Historians have debated the extent, details, and composition of what’s been called the Business Plot and Wall Street Putsch conspiracy. James Van Zandt, commander of the Veterans of Foreign Wars, acknowledged the existence of the conspiracy; years later as a Republican Congressman, Van Zandt would declare Americans should delete the communist-corrupted word democracy from their vocabulary. Neither Van Zandt nor the head of the American Legion, Frank Belgrano, were called to testify in what Fronczak calls the “disquietingly quiet death” of the official Congressional investigation of affair. Belgrano, as it happened, belonged to the committee that sent MacGuire to Europe and worked for banker Amadeo Giannini—whose Bank of Italy became what it is still called today, Bank of America, in 1930—and who was a prominent Mussolini supporter. MacGuire himself was avowedly enthusiastic about fascism.

There was, of course, no American coup d’état in 1934. But what Franczak calls the “design to couple high capital and popular mobilization” was a “genetic event” for the “US modern Right, which has been defined, and bedeviled, by its distinctive bonding of the two elements.”

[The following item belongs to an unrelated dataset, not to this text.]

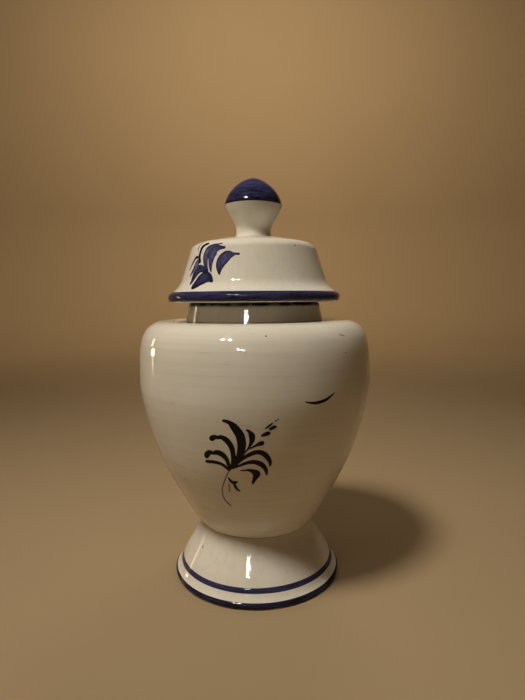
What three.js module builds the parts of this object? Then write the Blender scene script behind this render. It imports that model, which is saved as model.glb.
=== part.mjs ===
// A lidded apothecary jar of glazed earthenware, standing on a flared pedestal foot.
//
// Every piece is a solid of revolution about the Z axis. A profile is a list of [radius, height] pairs in
// millimetres that runs outwards along the bottom, up the outside and back down the inside. The origin is
// the centre of the foot ring, at the surface that the jar stands on, and +Z is up.
//
// The jar is three clay sections, stacked face to face: pedestal_foot, jar_body and neck_collar.
// The lid is three more: lid_dome, lid_locating_flange and lid_knob. It rests on the collar's lip.

import * as THREE from 'three';

// ---- Driving dimensions, in mm ----------------------------------------------------------------------

const TOTAL_HEIGHT = 200;
const SEGMENTS = 48;

// Heights of the faces where sections meet, from the table up.
const FOOT_TOP = 27.7;
const COLLAR_SEAT = 128.6;
const LIP_TOP = 138.8;
const KNOB_SEAT = 170.6;

// Pedestal foot: a hollow flare with a flat ring under it.
const FOOT_RADIUS = 42.6;
const FOOT_EDGE_TOP = 2.4;
const FOOT_RING_OUTER = 41.4;
const FOOT_RING_INNER = 37.6;
const WAIST_RADIUS = 29;
const FOOT_WALL = 4.4;

// Belly and shoulder.
const BELLY_RADIUS = 57.7;
const BELLY_WIDEST = 104;
const SHOULDER_RADIUS = 57.3;
const SHOULDER_ROUND = 13.4;
const SHOULDER_TOP = 129.9;
const CREST_RADIUS = 41.5;
const CREST_TOP = 129.7;
const MOAT_RADIUS = 38.4;
const BODY_WALL = 4.5;
const INSIDE_FLOOR = 34;
const FLOOR_EASE = 3;

// Collar round the mouth.
const COLLAR_BASE_RADIUS = 34.8;
const COLLAR_TOP_RADIUS = 33.1;
const MOUTH_RADIUS = 28.9;
const LIP_CONTACT_RADIUS = 30.6;
const LIP_ROUND_HEIGHT = 2.2;
const MOUTH_EASE = 0.8;

// Lid: rolled rim, flared skirt and domed top, with a gallery that carries the locating flange.
const RIM_RADIUS = 43;
const RIM_ROUND = 2.4;
const GALLERY_TOP = 143;
const SKIRT_FOOT = [36, 149.8];
const SKIRT_HEAD = [31.7, 163];
const CROWN_REACH = 8;
const CROWN_RISE = 5;
const LID_WALL = 4.2;
const INNER_CROWN_TOP = 161;
const FLANGE_OUTER = 27.2;
const FLANGE_INNER = 23.6;
const FLANGE_DEPTH = 8;
const FLANGE_EASE = 0.8;

// Knob: narrow waist, flaring bulb and a pointed cap.
const KNOB_BASE_RADIUS = 9.4;
const KNOB_WAIST_RADIUS = 8.7;
const KNOB_WAIST = 174.2;
const KNOB_RADIUS = 14.3;
const KNOB_WIDEST = 186.3;

// ---- Profile helpers --------------------------------------------------------------------------------

const toPoint = ([r, z]) => new THREE.Vector2(r, z);
const toPair = (point) => [point.x, point.y];

// A smooth curve through hand-chosen points.
function splineThrough(points) {
  return new THREE.SplineCurve(points.map(toPoint));
}

// A curve that leaves the first point towards the second and reaches the fourth from the third.
function bend(start, leave, arrive, end) {
  return new THREE.CubicBezierCurve(toPoint(start), toPoint(leave), toPoint(arrive), toPoint(end));
}

// Evenly spaced points of a curve.
function along(curve, steps) {
  return curve.getPoints(steps).map(toPair);
}

// Points of a curve that climbs the outside, moved inwards by the wall's thickness.
function insideOf(curve, wall, steps) {
  return Array.from({ length: steps + 1 }, (_, i) => {
    const t = i / steps;
    const point = curve.getPoint(t);
    const direction = curve.getTangent(t);
    return [point.x - wall * direction.y, point.y + wall * direction.x];
  });
}

// Part of an ellipse from one angle to another, in degrees, with 0 pointing outwards and 90 upwards.
function arc([r, z], radiusAcross, radiusUp, fromAngle, toAngle, steps) {
  return Array.from({ length: steps + 1 }, (_, i) => {
    const angle = THREE.MathUtils.degToRad(fromAngle + ((toAngle - fromAngle) * i) / steps);
    return [r + radiusAcross * Math.cos(angle), z + radiusUp * Math.sin(angle)];
  });
}

// ---- Profiles ---------------------------------------------------------------------------------------

function pedestalFootProfile() {
  const innerWaist = WAIST_RADIUS - FOOT_WALL;
  const outside = splineThrough([
    [FOOT_RADIUS, FOOT_EDGE_TOP],
    [40.2, 5.2],
    [38.7, 8],
    [36.6, 12],
    [33.2, 18],
    [30.5, 23.2],
    [WAIST_RADIUS, FOOT_TOP],
  ]);
  const inside = bend([innerWaist, FOOT_TOP], [26.2, 18.5], [34.6, 5.5], [FOOT_RING_INNER, 0]);
  const edge = bend([FOOT_RING_OUTER, 0], [42.2, 0.2], [42.8, 1], [FOOT_RADIUS, FOOT_EDGE_TOP]);
  return [...along(edge, 3), ...along(outside, 10).slice(1), ...along(inside, 7)];
}

// The belly's outside, from the waist up to where the shoulder starts to turn in.
function bellyCurve() {
  return splineThrough([
    [WAIST_RADIUS, FOOT_TOP],
    [32.7, 33],
    [38.3, 42.5],
    [43.8, 53],
    [48.7, 63.5],
    [52.5, 74.5],
    [55.4, 85.5],
    [57.3, 95.5],
    [BELLY_RADIUS, BELLY_WIDEST],
    [SHOULDER_RADIUS, SHOULDER_TOP - SHOULDER_ROUND],
  ]);
}

function jarBodyProfile() {
  const belly = bellyCurve();
  const shoulderCentre = [SHOULDER_RADIUS - SHOULDER_ROUND, SHOULDER_TOP - SHOULDER_ROUND];
  const innerRound = SHOULDER_ROUND - BODY_WALL;
  const shoulder = arc(shoulderCentre, SHOULDER_ROUND, SHOULDER_ROUND, 0, 90, 7);
  const innerShoulder = arc(shoulderCentre, innerRound, innerRound, 90, 0, 5);
  const aboveFloor = ([, z]) => z > INSIDE_FLOOR + FLOOR_EASE / 2;
  const innerBelly = insideOf(belly, BODY_WALL, 16).filter(aboveFloor).reverse();
  const [lowestInside] = innerBelly.at(-1);
  return [
    [0, FOOT_TOP],
    ...along(belly, 18),
    ...shoulder.slice(1),
    [CREST_RADIUS, CREST_TOP],
    [MOAT_RADIUS, COLLAR_SEAT],
    [MOUTH_RADIUS, COLLAR_SEAT],
    [MOUTH_RADIUS, SHOULDER_TOP - BODY_WALL],
    ...innerShoulder,
    ...innerBelly.slice(1),
    [lowestInside - FLOOR_EASE, INSIDE_FLOOR],
    [0, INSIDE_FLOOR],
  ];
}

function neckCollarProfile() {
  const lipCentre = [LIP_CONTACT_RADIUS, LIP_TOP - LIP_ROUND_HEIGHT];
  const lipReach = COLLAR_TOP_RADIUS - LIP_CONTACT_RADIUS;
  return [
    [MOUTH_RADIUS, COLLAR_SEAT],
    [COLLAR_BASE_RADIUS, COLLAR_SEAT],
    ...arc(lipCentre, lipReach, LIP_ROUND_HEIGHT, 0, 90, 5),
    [MOUTH_RADIUS + MOUTH_EASE, LIP_TOP],
    [MOUTH_RADIUS, LIP_TOP - MOUTH_EASE],
  ];
}

function lidDomeProfile() {
  const rimCentre = [RIM_RADIUS - RIM_ROUND, LIP_TOP + RIM_ROUND];
  const rim = arc(rimCentre, RIM_ROUND, RIM_ROUND, -90, 60, 7);
  const skirt = bend(rim.at(-1), [39.6, 144.6], [37, 146.6], SKIRT_FOOT);
  const crownCentre = [SKIRT_HEAD[0] - CROWN_REACH, SKIRT_HEAD[1]];
  const crown = arc(crownCentre, CROWN_REACH, CROWN_RISE, 10, 80, 6);
  const top = bend(crown.at(-1), [20, 169.4], [14, 170], [KNOB_BASE_RADIUS, KNOB_SEAT]);
  const innerHead = SKIRT_HEAD[0] - LID_WALL;
  const innerFoot = SKIRT_FOOT[0] - LID_WALL;
  const ceiling = bend([0, KNOB_SEAT - LID_WALL], [10, 166], [24, 166], [innerHead, INNER_CROWN_TOP]);
  const cove = bend([innerFoot, SKIRT_FOOT[1]], [31, 146], [27, 144], [FLANGE_INNER, GALLERY_TOP]);
  return [
    ...along(ceiling, 6),
    ...along(cove, 4),
    [FLANGE_INNER, LIP_TOP],
    ...rim,
    ...along(skirt, 5).slice(1),
    ...crown,
    ...along(top, 4).slice(1),
    [0, KNOB_SEAT],
  ];
}

function lidLocatingFlangeProfile() {
  const tip = LIP_TOP - FLANGE_DEPTH;
  return [
    [FLANGE_INNER + FLANGE_EASE, tip],
    [FLANGE_OUTER - FLANGE_EASE, tip],
    [FLANGE_OUTER, tip + FLANGE_EASE],
    [FLANGE_OUTER, LIP_TOP],
    [FLANGE_INNER, LIP_TOP],
    [FLANGE_INNER, tip + FLANGE_EASE],
  ];
}

function lidKnobProfile() {
  const waist = [KNOB_WAIST_RADIUS, KNOB_WAIST];
  const widest = [KNOB_RADIUS, KNOB_WIDEST];
  const stem = bend([KNOB_BASE_RADIUS, KNOB_SEAT], [8.8, 171.4], [8.6, 173], waist);
  const bulb = bend(waist, [8.9, 177.6], [13.3, 181.6], widest);
  const cap = bend(widest, [13.7, 190.4], [9.8, 197.6], [0, TOTAL_HEIGHT]);
  return [[0, KNOB_SEAT], ...along(stem, 3), ...along(bulb, 6).slice(1), ...along(cap, 8).slice(1)];
}

// ---- Solids -----------------------------------------------------------------------------------------

// A profile that starts off the axis is closed on itself, so the piece is a ring.
function revolve(profile) {
  const isRing = profile[0][0] > 0;
  const outline = isRing ? [...profile, profile[0]] : profile;
  const geometry = new THREE.LatheGeometry(outline.map(toPoint), SEGMENTS);
  return geometry.rotateX(Math.PI / 2);
}

function addPiece(group, name, profile, { color, roughness }) {
  const material = new THREE.MeshStandardMaterial({ color, roughness, metalness: 0 });
  const mesh = new THREE.Mesh(revolve(profile), material);
  mesh.name = name;
  group.add(mesh);
}

const whiteGlaze = { color: 0xd8cbb0, roughness: 0.15 };
const shadedGlaze = { color: 0xcfc6b2, roughness: 0.18 };
const cobaltGlaze = { color: 0x2f3060, roughness: 0.15 };
const bareClay = { color: 0xb98f6a, roughness: 0.8 };

const jar = new THREE.Group();
addPiece(jar, 'pedestal_foot', pedestalFootProfile(), whiteGlaze);
addPiece(jar, 'jar_body', jarBodyProfile(), whiteGlaze);
addPiece(jar, 'neck_collar', neckCollarProfile(), shadedGlaze);

const lid = new THREE.Group();
addPiece(lid, 'lid_dome', lidDomeProfile(), whiteGlaze);
addPiece(lid, 'lid_locating_flange', lidLocatingFlangeProfile(), bareClay);
addPiece(lid, 'lid_knob', lidKnobProfile(), cobaltGlaze);

const apothecaryJar = new THREE.Group();
apothecaryJar.add(jar, lid);

export default apothecaryJar;
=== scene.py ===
"""Looks of a lidded apothecary jar: tin-glazed earthenware with cobalt bands and brushed leaf sprays.

Every piece is a surface of revolution, or a thin layer of pigment laid on one. Lengths are in millimetres
while a shape is worked out, and mesh_piece() turns them into metres. An angle of 0 is the painted front,
which faces -Y, and angles grow towards +X.
"""

import math

import bpy
import numpy as np
from mathutils import Matrix, Vector


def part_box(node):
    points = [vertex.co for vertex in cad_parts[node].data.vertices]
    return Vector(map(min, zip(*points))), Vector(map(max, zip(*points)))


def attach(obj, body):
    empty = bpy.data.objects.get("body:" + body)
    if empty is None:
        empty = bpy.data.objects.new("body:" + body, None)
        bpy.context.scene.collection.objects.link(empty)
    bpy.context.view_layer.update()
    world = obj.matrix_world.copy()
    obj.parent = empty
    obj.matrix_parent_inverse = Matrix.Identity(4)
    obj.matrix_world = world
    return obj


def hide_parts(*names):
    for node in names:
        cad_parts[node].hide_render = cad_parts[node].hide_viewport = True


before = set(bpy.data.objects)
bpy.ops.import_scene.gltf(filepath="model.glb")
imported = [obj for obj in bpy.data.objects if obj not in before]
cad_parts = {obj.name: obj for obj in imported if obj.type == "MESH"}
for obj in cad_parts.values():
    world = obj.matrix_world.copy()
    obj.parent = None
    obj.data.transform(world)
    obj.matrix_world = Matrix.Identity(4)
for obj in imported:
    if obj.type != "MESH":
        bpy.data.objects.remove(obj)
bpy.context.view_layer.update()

MM = 0.001
SEED = 7


# ---- Sizes that come from the frame, in mm ----------------------------------------------------------


def node_box(node):
    """Lowest and highest corner of a CAD node, in mm."""
    low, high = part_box(node)
    return low / MM, high / MM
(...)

It’s important to remember that before Pearl Harbor, support for Mussolini and Hitler were strong among America’s business leaders; many, for instance, hoped the fascists would sweep away both Bolshevism and the “class traitor” Roosevelt. But it wasn’t just elites: fascism was a form of mass mobilization inspired by fantasies of national renewal/revival and/or racial purity, and united by hate and violence aimed at common enemies (leftists, Jews, homosexuals, Blacks, liberals, Mexicans, transpeople…). It was a global phenomenon, notes Fronczak.

I ended last night watching this Guy Ritchie/Jason Statham movie. Enjoyable as most Ritchie movies are, but I think Hugh Grant is the one having the most fun. I also now know who Aubrey Plaza is, even if I do not know why she is.


 I finished this post and also another. Dishes are washed, and I have dinner in the crock pot.

I have some blog posts to do, eat lunch, and then I walk over to the laundry. Hoping it does not rain.

Oh, I had more videos playing in the background about fishing the White River:


Who knew we had a famous smallmouth bass river?